In [None]:
# 通过 bif 文件生成因果数据集 .npy
import numpy as np
import pandas as pd
from pgmpy.readwrite import BIFReader
from pgmpy.sampling import BayesianModelSampling
from pgmpy.models import BayesianNetwork

In [None]:
data_name = "alarm"
model_path = f"../../models/{data_name}.bif"
n_samples = 1000

In [None]:
# 加载网络模型
reader = BIFReader(model_path)
model = reader.get_model()

# 采样数据
inference = BayesianModelSampling(model)
data = inference.forward_sample(size=n_samples)

# 保存为 .npy 文件
# 可能需要把类别变量转换为数值型
data_numeric = data.apply(lambda x: pd.factorize(x)[0])
np.save(f"../{data_name}_data_n{n_samples}.npy", data_numeric.values)

In [None]:
# 可选：保存为 CSV 文件以便查看
data_numeric.to_csv(f"../{data_name}_data_n{n_samples}.csv", index=False)

In [None]:
# 生成答案图的邻接矩阵 .npy 文件
# 注意变量顺序需与数据集一致
columns = list(data.columns)
var_to_idx = {var: i for i, var in enumerate(columns)}
n_vars = len(columns)
adj_matrix = np.zeros((n_vars, n_vars))

for u,v in model.edges():
    if u in var_to_idx and v in var_to_idx:
        u_idx = var_to_idx[u]
        v_idx = var_to_idx[v]
        adj_matrix[u_idx, v_idx] = 1

# save adjacency matrix
np.save(f"../{data_name}_graph.npy", adj_matrix)


In [None]:
# 可选：用 matplotlib 和 networkx 可视化邻接矩阵
import matplotlib.pyplot as plt
import networkx as nx
G = nx.from_numpy_array(adj_matrix, create_using=nx.DiGraph)
labels = {i: var for var, i in var_to_idx.items()}
plt.figure(figsize=(20, 15))
plt.axis('off')

try:
    # 1. 获取拓扑分层 (结果是一个列表，例如 [[根节点], [第二层], [第三层]...])
    # 注意：如果图中有环，这一步会报错（因果图理论上不该有环）
    layers = list(nx.topological_generations(G))
    
    pos = {}
    # 2. 手动计算坐标
    for i, layer in enumerate(layers):
        # y轴：层级越高，y越大。

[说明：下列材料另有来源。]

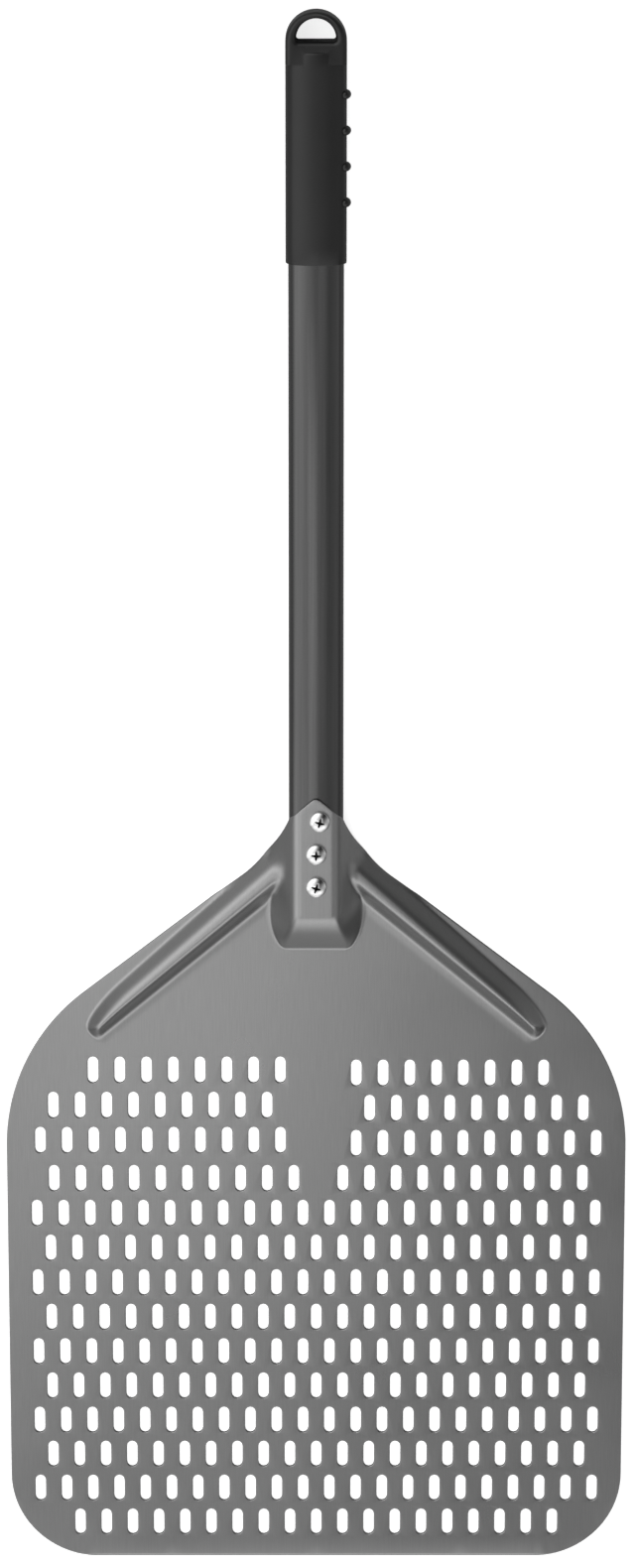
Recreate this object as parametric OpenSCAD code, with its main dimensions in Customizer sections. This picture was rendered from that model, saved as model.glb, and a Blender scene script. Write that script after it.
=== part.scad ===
// Pizza peel: a perforated sheet blade screwed to a flat oval tube with a moulded grip.
// The blade lies flat on z = 0 and the handle runs along +Y, with the origin under the
// middle of the whole peel. Millimetres throughout.

/* [Blade] */
// Width across the straight sides of the blade
blade_w = 305.2; // [250:0.2:400]
// Length of the blade from its front edge to the tip of its neck
blade_l = 398.4; // [320:0.2:500]
// Thickness of the sheet
sheet_t = 1.8; // [1.2:0.1:2.4]
// Radius of the two front corners
corner_r = 44; // [25:1:60]
// Radius of the shoulders, where they run into the straight sides
shoulder_r = 100; // [70:1:120]
// Slope of the shoulders, from straight across
shoulder_deg = 37.8; // [34:0.1:42]
// Distance from the tip of the neck to where the two shoulder lines would meet
shoulder_drop = 13.8; // [11:0.1:17]
// Radius of the hollow on each side of the neck
neck_r = 72; // [55:1:90]
// Slope of the two edges of the neck's tip, from straight across
tip_deg = 40; // [35:1:45]
// Width of the bevel along the front edge
bevel_w = 1.6; // [0.5:0.1:3]
// Height of the bevel along the front edge
bevel_h = 1.1; // [0.4:0.1:1.2]

/* [Slots] */
// Width of a slot
slot_w = 5.2; // [3:0.1:7]
// Length of a slot, with its round ends
slot_l = 13.6; // [9:0.1:15]
// Distance between neighbouring slots in a row
slot_pitch = 13.15; // [10:0.05:18]
// Distance between rows
row_pitch = 18.18; // [16:0.01:24]
// Distance from the front edge to the middle of the first row
front_row = 18.6; // [14:0.1:30]
// Distance from the tip of the neck to the middle of the last row
rear_row = 143.4; // [120:0.1:190]
// Least plain sheet between a slot and the side of the blade
side_plain = 11.5; // [8:0.1:18]
// Least plain sheet between a slot and the shoulder, along the blade
rear_plain = 30; // [20:1:40]
// Least plain sheet between a slot and the front corner, along the blade
front_plain = 8; // [5:1:10]
// Width of the plain oval patch in front of the handle
patch_w = 36; // [28:1:50]
// Length of the plain oval patch in front of the handle
patch_l = 72; // [50:1:90]
// Distance from the middle of the last row to the middle of the plain patch
patch_off = 21.5; // [15:0.5:30]
// How far the second punch hit, rear left, sits off the grid across the blade
hit_off_x = 2.1; // [0:0.1:2.5]
// How far that hit sits off the grid along the blade
hit_off_y = 1.6; // [0:0.1:2]
// Number of rows that the second punch hit makes
hit_rows = 4; // [1:1:6]

/* [Pressed channel and ribs] */
// Half width of the channel's flat top
channel_top = 10.3; // [9:0.1:13]
// Half width of the channel at the sheet
channel_foot = 21.8; // [20:0.1:27]
// Distance from the tip of the neck to the end of the channel's flat top
channel_l = 64.5; // [62:0.1:75]
// Length of the ramp in front of the flat top
ramp_l = 17.1; // [15:0.1:30]
// Radius of the ribs over their backs
rib_r = 8; // [6.5:0.1:9]
// Height of a rib's back over the table beside the channel
rib_rise = 9.8; // [9:0.1:12]
// Height of a rib's back over the table at its far end
rib_end_rise = 8.8; // [6:0.1:9]
// Distance of a rib's inner end from the centre line
rib_x = 16.7; // [15:0.1:20]
// Distance of a rib's inner end from the tip of the neck
rib_y = 36.2; // [34:0.1:42]
// Length of a rib between the middles of its round ends
rib_l = 118.9; // [90:0.1:125]
// Slope of the ribs, from straight across
rib_deg = 42.7; // [41:0.1:44]

/* [Tube] */
// Width of the tube
tube_w = 26.4; // [23:0.1:27]
// Height of the tube
tube_h = 15; // [14:0.1:17]
// Wall of the tube
tube_wall = 1.5; // [1:0.1:2]
// Radius of the tube's narrow sides
tube_side_r = 6; // [5:0.1:6.4]
// Height of the tube's underside over the table
tube_lift = 1.5; // [1:0.1:3]
// Length of bare tube between the blade and the grip
bare_l = 259.9; // [120:0.1:900]

/* [Grip] */
// Length of the grip
grip_l = 119.2; // [95:0.1:160]
// Wall of the grip's socket at the tube's narrow sides
grip_side_wall = 1.2; // [1:0.05:3]
// Wall of the grip's socket over the tube's broad faces
grip_face_wall = 1.2; // [1:0.05:1.2]
// Length of the grip's flat hanging loop, from the step to the top
loop_l = 18.7; // [17:0.1:30]
// Thickness of the hanging loop
loop_t = 16; // [12:0.1:17]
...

这里用 -i 让根节点在最上面
        y = -i 
        
        # x轴：根据该层的节点数量均匀分布
        layer_width = len(layer)
        for j, node in enumerate(layer):
            # 简单的均匀分布计算
            x = j - (layer_width - 1) / 2.0
            pos[node] = (x, y)
            
except nx.NetworkXUnfeasible:
    print("警告：图中存在环，无法进行拓扑分层，回退到 spring_layout")
    pos = nx.spring_layout(G)

# ==========================================
# 绘图部分 (美化样式)
# ==========================================
nx.draw(
    G, pos, 
    labels=labels, 
    with_labels=True, 
    node_color='lightgreen',  # 换个护眼的颜色
    node_size=5000,          # 节点大一点，字才写得下
    node_shape='s',          # 方形节点
    font_size=10, 
    font_weight='bold',
    arrowsize=20,            # 箭头大一点
    edge_color='black',
    alpha=0.9
)

plt.title(f"Causal Graph from {data_name} BIF", fontsize=15)
plt.show()